Yani Erol Evcil'in bölgesine.

Sürülen iz sonunda Malki'ye ve Evcil'e ulaşılamıyor. Ancak işin iz bırakmamak için eski MHP'li bir işadamına yaptırıldığı ortaya çıkıyor. Peki müfettişlerin ortaya çıkardığı bu olayla ilgili ne yapılıyor dersiniz?

Hiiiiç!

Konteyneri gümrükten çıkaran Hasan Karatepe hakkında laf olsun diye bir idari soruşturma yapılıp olay kapatılıyor.

Ve ne dönemin Haydarpaşa Gümrük Muhafaza Müdürü Mehmet Canpolat, ne müdür muavini Enver Avcı, ne de kısım amiri Hicabi Saraçoğlu soruşturmaya dahil edilmiyor.

Olay kapatılıyor. Ancak takip eden yıllarda Enver Acı Mersin Gümrük Muhafaza Müdürlüğü'ne, Mehmet Canpolat Habur Gümrük Muhafaza Müdürlüğü'ne getiriliyorlar.

Dönemin kısım amiri Hicabi Saraçoğlu ise daha sonra başka bir nedenle meslekten men ediliyor. İlk yazımda da dediğim gibi. Memlekette çete olacak da, bunların gümrük ayağı olmayacak. Gülerler adama.

Yalancı, yalancı sana kimse inanmaz!

AMERİKA Birleşik Devletleri Başkanı Clinton'ın görevden alınması tartışılıyor biliyorsunuz.

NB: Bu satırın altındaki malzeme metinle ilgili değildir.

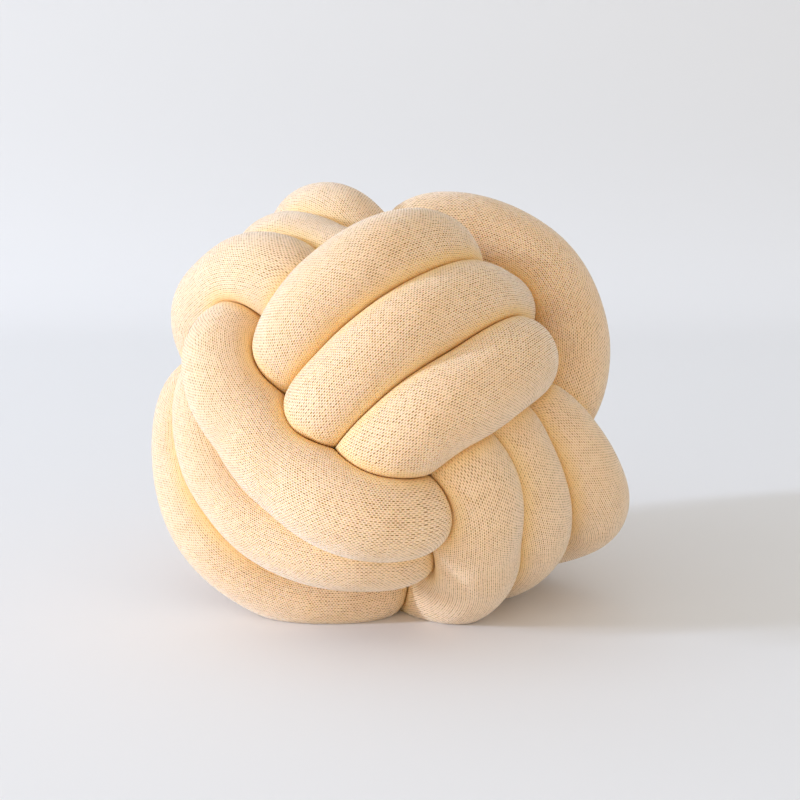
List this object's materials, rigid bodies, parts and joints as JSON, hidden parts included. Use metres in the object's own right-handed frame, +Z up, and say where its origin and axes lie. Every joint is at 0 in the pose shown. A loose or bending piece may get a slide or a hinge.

Başkan'ın görevden alınmak istemesinin nedeni Monica ile ilişkiye girmesi değil. Başkan bu nedenle görevden alınamıyor. Başkan'ın görevden alınma talebine gerekçe olarak, Amerikan halkına yalan söylemesi, yani ‘‘Monica ile cinsel ilişkiye girmedim’’ demesi gösteriliyor..

Çünkü Amerikan yasaları Başkan'ın yalan söylemesini yasaklıyor.

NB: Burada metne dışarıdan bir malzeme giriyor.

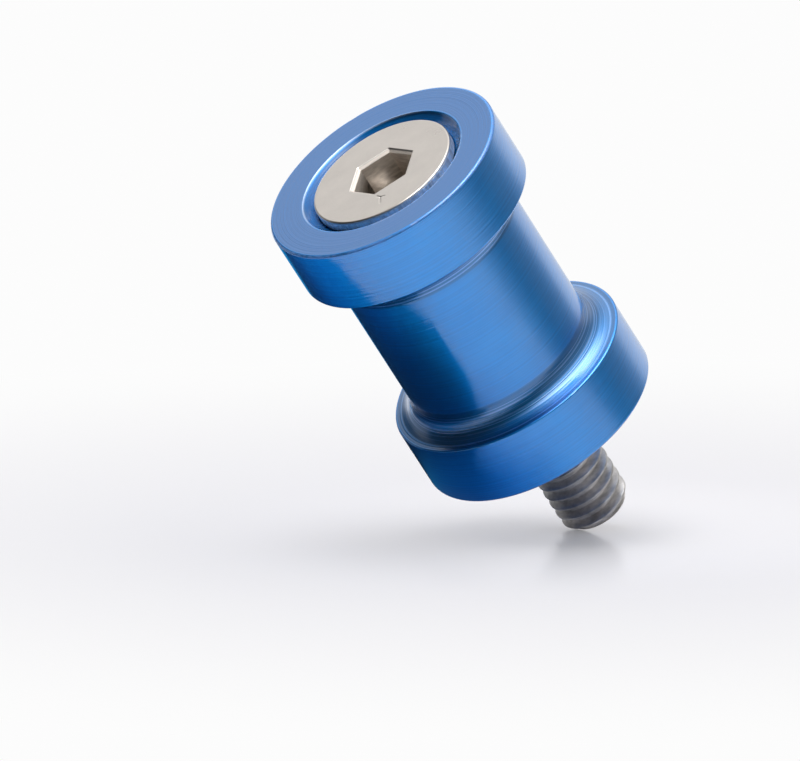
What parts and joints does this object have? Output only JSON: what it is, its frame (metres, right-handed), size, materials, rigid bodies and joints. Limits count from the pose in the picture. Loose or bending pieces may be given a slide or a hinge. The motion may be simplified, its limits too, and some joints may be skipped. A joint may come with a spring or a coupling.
{
  "type": "swingarm spool",
  "caption": "Grooved blue aluminium bobbin held by a countersunk hexagon-socket screw, which bolts to a motorbike swingarm so that a stand's hooks can lift it.",
  "frame": {"origin": "centre of the mounting seat, where the thread leaves the bobbin's flat lower face", "axes": "+Z along the bobbin's axis, from the seat towards the screw's head; +X through a corner of the screw's hexagon socket"},
  "size_m": [0.026, 0.026, 0.0477],
  "materials": {
    "anodised_aluminium": "blue anodised over fine turning marks, satin",
    "screw_steel": "plain steel, satin head, darker rolled thread"
  },
  "bodies": {
    "spool": {"spool_body": "anodised_aluminium"},
    "screw": {"countersunk_screw": "screw_steel"}
  },
  "joints": [
    {"name": "screw_turn", "type": "hinge", "parent": "spool", "child": "screw", "pos_m": [0, 0, 0], "axis": [0, 0, 1], "continuous": true}
  ]
}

Peki Mesut Yılmaz ne olacak?

O da Türk halkının gözünün içine baka baka yalan söylemedi mi?

Başbakanlık Konutu'nda yaptığı toplantıda 19 gazetecinin gözünün içine baka baka ‘‘Ben Erol Evcil'i hayatımda sadece iki kez gördüm’’ dedi ve nerelerde gördüğünü söyledi.

Oysa şimdi ortaya çıkıyor ki, Başbakan, Erol Evcil'i iki kez değil, daha fazla görmüş. En az bir kez daha fazla. Üstelik görmekle yetinmemiş, Paris'te otel odasında ağırlamış hatta beraber kahvaltı etmişler.

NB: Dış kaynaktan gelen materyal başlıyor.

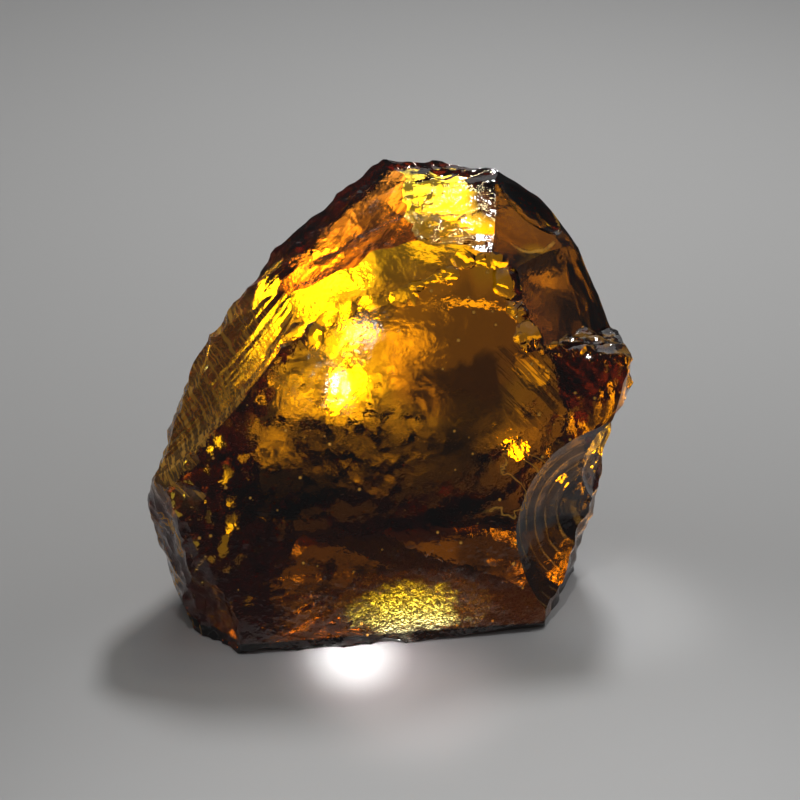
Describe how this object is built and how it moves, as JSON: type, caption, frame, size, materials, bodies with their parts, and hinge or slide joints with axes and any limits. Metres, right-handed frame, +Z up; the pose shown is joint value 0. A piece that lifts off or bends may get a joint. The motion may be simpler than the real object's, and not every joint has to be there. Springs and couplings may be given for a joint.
{
  "type": "rough topaz",
  "caption": "Rough see-through topaz broken on every side, with a large smooth face, a ribbed flute, shell-shaped hollows and chipped edges, standing on a flat break.",
  "frame": {"origin": "middle of the stone's box, on the surface it stands on", "axes": "+Z up, -Y towards the large smooth face, +X to the right of that face"},
  "size_m": [0.0572, 0.0374, 0.0483],
  "materials": {
    "topaz": "clear amber-brown crystal with bright broken faces"
  },
  "bodies": {
    "root": {"stone": "topaz"}
  },
  "joints": []
}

Yani görmenin, tanışmanın ötesinde bir samimiyet söz konusu.

Ertuğrul Özkök ve Derya Sazak Paris'te Başbakan'ın odasına girdiklerinde Başbakan'la kahvaltı masasında Erol Evcil oturuyormuş.

Yani çok net ortada ki, Başbakan yalancı.

Üstelik de onun yalancılığı, Clinton'ınki gibi halkı çok da ilgilendirmeyen bir seks ilişkisi konusunda değil, ciddi bir çete ilişkisi konusunda. Ben kendi payıma Mesut Yılmaz'ın bundan böyle söyleyeceği hiçbir şeye inanmıyorum.

Çünkü kendisini Evcil'le birlikte gören ve hatta Evcil'e kendisinin tanıştırdığı Ertuğrul Özkök'ün gözünün içine baka baka yalan söyleyen bir adam, her şeyi yapar.

Tabii bir de merakım var!

Acaba herhangi bir savcı Erol Evcil'le ilişkisi konusunda Başbakan'ı sorguya çekebilecek mi?

NE ZAMAN

ADAM OLURUZ

Türk başbakanlarının yalan söylemesi de anayasal suç olduğu zaman.